As before, I still have to manually provide humidity data for the run, but at least this is the only manual step remaining.
# Update Garmin activity database
# system("cp /Applications/GarminDb_Darwin_1.6.0/GarminConnectConfig.json . && /Applications/GarminDb_Darwin_1.6.0/download_update_dbs.sh")
source("~/GitHub/myBlog/content/resources/2020-06-14-heat-training-continues-in-hua-hin/RPIandHeatLimitedPacePlots.R")
# Pran Buri Running
dataPB <- getRPIandHLPfromFIT(wd = "~/HealthData/FitFiles/working/", aname = "Pran Buri")
cleanup()
# Fix run split over 2 different dates.
dataPB$Date <- as.character(dataPB$Date)
dataPB <- dataPB %>% mutate(Date = ifelse(Date == "2020-06-17", "2020-06-18", Date))
dataPB$Date <- as.Date(dataPB$Date)
# Hua Hin Running
dataHH <- getRPIandHLPfromFIT(wd = "~/HealthData/FitFiles/working/", aname = "Hua Hin")
cleanup()
dataHuaHin <- bind_rows(dataPB, dataHH)
########### OPTIONAL USER INPUT FOR HEAT INDEX FACET
humidity <-
tribble(
~Date, ~humidity,
"2020-06-09", 79,
"2020-06-13", 62,
"2020-06-17", 76,
"2020-06-18", 76,
"2020-06-21", 70,
"2020-06-25", 68
)
#####################
dataHuaHin <- addHI(dataHuaHin, humidity)
plotViolation(dataHuaHin, titleText = "Hua Hin Running late Spring 2020 runs.")

plotViolationSumm(dataHuaHin, titleText = "Hua Hin Running late Spring 2020 runs.")

plotRPI(dataHuaHin, titleText = "Hua Hin Running late Spring 2020 runs.")

A few things I found interesting, thoughts, and notes on some plot features:
- The spikes in 2020-06-13 heat index correspond to the last part of a lap for this course, which was around a nearby lake. I remember this stretch not being in shade like most of the run and uncomfortably hot (as the data supports).5
Function removes first 1.3 mi of RPI data due to noise. Likely best to compare runs of about the same distance (and other characteristics) for most meaningful average RPI comparisons. Also, runs < 3 mi should not be analyzed as these really short runs don’t allow enough time to assess a meaningful average RPI.
Function trims first 0.1 mi of other data due to inaccurate measurements.
Heat index may have a significant effect on RPI in this case as seen through elevated HR for approximately the same pace as the 2020-06-09 run with other similar characteristcs. Although, this is counter to the conclusions of my previous post on the relationship between heat limited pace and RPI.
Based on observed and unfiltered noise, are previous RPI calculations accurate? Excess noise may have to due with errors in distance estimation early on in run due to very small distance between 1s measurement intervals. Check GPS accuracy.
Re-analyze .fit data from Pike’s Peek 10k PR and compare with value in Running economy over time post. plot.6
Pike’s Peek 2018 race data.
Regarding that last note, here is my Pike’s Peek 10k PR data.

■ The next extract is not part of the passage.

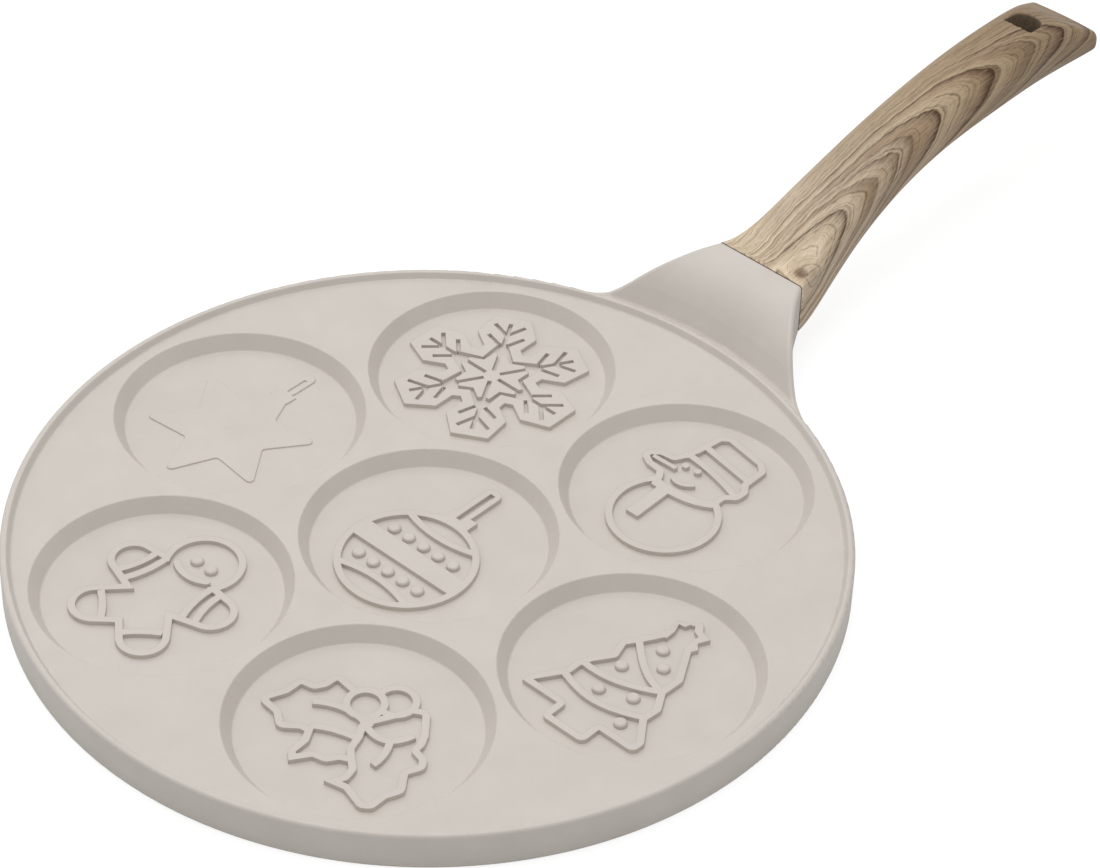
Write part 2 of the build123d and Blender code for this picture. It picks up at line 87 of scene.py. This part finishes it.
# Print's noises: scale along, round and across the handle, detail, roughness
WANDER = ((26.0, 75.0, 1.0), 2.0, 0.5)
RIPPLE = ((160.0, 420.0, 1.0), 2.0, 0.5)
MIDDLE = ((18.0, 0.0, 1.0), 1.0, 0.5)
FIBRE = ((110.0, 2100.0, 1.0), 3.0, 0.65)
SPECK = ((620.0, 1500.0, 1.0), 2.0, 0.6)

# Print's noises over its rings: scale, detail, roughness
BROAD = (62.0, 2.0, 0.5)
LINES = (330.0, 3.0, 0.7)

# Print's rings: a cone that is sharp at its middle line and steeper far to the sides
ARCH_OFF = 0.0072
ARCH_TIP = 0.0000022
ARCH_RUN = 2.3
LEFT_STEEP, RIGHT_STEEP = 161.0, 95.0
STEEP_RUN = 0.012
MIDDLE_SWAY = 0.006
RIPPLE_SWAY = 0.0011
WANDER_RUN = 0.013
RIPPLE_RUN = 0.0034

# Knot beside the joint: place along and round the handle, half sizes, lift of the rings
KNOT_X, KNOT_V = 0.1640, -0.0088
KNOT_HALF_L, KNOT_HALF_W = 0.0065, 0.0038
KNOT_REACH = 1.5
KNOT_RUN = 0.014

# Dark arches of the wood print: apex along the handle, strength
ARCHES = [
    (0.1690, 0.55), (0.1900, 0.80), (0.2080, 0.55), (0.2198, 0.62), (0.2290, 0.50), (0.2434, 0.85),
    (0.2727, 0.90), (0.2932, 0.55), (0.3095, 0.85), (0.3300, 0.60), (0.3480, 0.75), (0.3720, 0.60),
]
ARCH_FADE = 0.0095
ARCH_FADE_POWER = 1.7
ARCH_EDGE = 0.0012
ARCH_FAINT_V, ARCH_FULL_V = 0.0075, -0.0015
ARCH_LEAST, ARCH_GAIN = 0.45, 0.75

# Other marks of the print: value where each starts, value where it is full, strength
LINE_MARK = (0.52, 0.34, 0.55)
KNOT_MARK = (0.22, 0.02, 0.85)
FIBRE_MARK = (0.52, 0.30, 0.26)
SPECK_MARK = (0.46, 0.28, 0.20)
# Pale fibres of the print, also painting a whitish sheen
PALE_FIBRE_SHEEN_MARK = (0.52, 0.72, 0.30)
MID_STOP, PALE_STOP = 0.30, 0.60

# Painted shade along the handle, darker toward the tip where its top turns from the light: x, share of
# red, green and blue light
PAINTED_TIP_SHADE = [
    (0.164, (1.0, 1.0, 1.0)), (0.185, (0.91, 0.91, 0.92)), (0.204, (0.735, 0.707, 0.685)),
    (0.222, (0.69, 0.645, 0.60)), (0.242, (0.66, 0.605, 0.54)), (0.270, (0.56, 0.50, 0.43)),
    (0.300, (0.475, 0.415, 0.35)), (0.325, (0.45, 0.39, 0.32)),
]

# Lip's outer rounds: radius of their centres, lowest and highest centre, their own radius
RIM_CORE, RIM_LOW, RIM_HIGH, RIM_ROUND = 0.1313, 0.0012, 0.0120, 0.0012
RIM_END_X = 0.105
RIM_NEAR = 0.0007
RIM_LEAST_OFF = 0.00001
RIM_LEAST_Z = 0.0001
RIM_BAND_R, RIM_BAND_HALF = 0.1317, 0.0011


def linear(rgb):
    """Colour as seen to the linear values that shaders take."""
    out = []
    for value in rgb:
        v = value / 255
        out.append(v / 12.92 if v <= 0.04045 else ((v + 0.055) / 1.055) ** 2.4)
    return (*out, 1.0)


def grey(value):
    return (value, value, value, 1.0)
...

There is a difference between the RPI generated from the filtered .fit data shown here (144.4) and that from the activity level data as seen in the final plot of my previous Running economy over time. post (158.1).
If I don’t filter the RPI data for distances greater than 1.3 miles, the RPI goes up to about 185. So, the RPI from the activity level data is probably due to it being based on the average pace and heart rate for the entire run, which may actually provide the best estimate for RPI as it is simple, requiring only 2 numbers and no filtering for the calculation. However, it is likely biased a bit high because none of the low heart rate data that occurs at the beginning of the run due to starting at rest is filtered out.
Nonetheless, I am excited at my progress and happy to have a convenient function for analyzing and comparing future running data to answer all the random questions that occur to me.